Verification spectrum (trust trade-offs)

The configuration around local laws allows for variations on the trust assumptions between user and domain. In the minimum verification maximum trust case, the domain only proves the global laws for each user intent. For example, an order-book-based exchange may keep its matching engine unconstrained and only prove that the resulting settlements are correct via global laws. This would not offer the users any guarantees about the price at which their orders are matched.
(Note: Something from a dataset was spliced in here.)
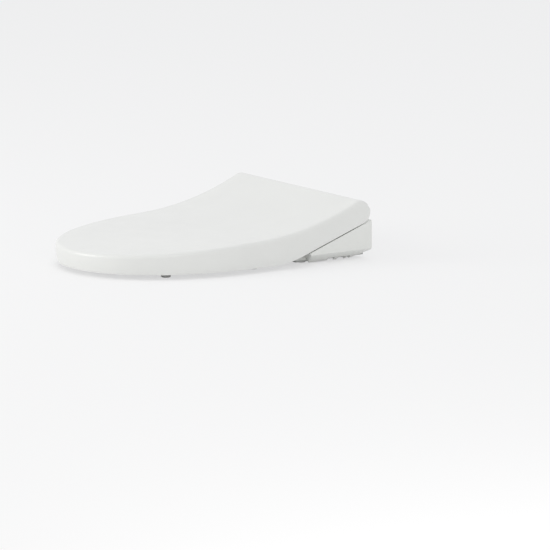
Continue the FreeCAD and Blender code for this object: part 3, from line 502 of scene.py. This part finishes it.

At the opposite extreme, a domain may prove all of its business logic via local laws. For example, an AMM-based exchange can prove (via local laws) that every trade and liquidity event must follow the AMM’s published formulas exactly.

Operating a Domain

Domains are built and operated like ordinary software systems. The developer experience at a glance:

  • Write in any language. Domain business logic is language agnostic; no DSLs.
  • Define local laws easily. Local laws are written in Rust and compiled to verifiable modules, separate from the main business logic.
  • Easy onboarding. Existing applications can be “domainized” with minimal effort by starting a domain agreement and integrating via a simple SDKs:
  • Ready to use SDKs in Rust and TypeScript (more coming).
  • Runtime flexibility. Default components for sequencing, SDL aggregation, and proof generation are provided but are also fully configurable.
  • Easily interface with the domain runtime via a domain client (part of the domain SDK).
  • Run anywhere. Deploy on AWS, GCP, on on-perm infrastructure.

Base layer connectivity

In order to communicate with the base layer, every domain must connect to at least one validator. This connection is configured through the SDKs and is designed to require minimal setup.

Running a validator

Running a validator is optional but offers advantages to the domains. A domain that runs its own validator can prioritize its transactions and reduce reliance on third parties, though it also assumes responsibility for uptime and infrastructure. This model suits active domains, as well as those with strict requirements for autonomy, compliance, or governance.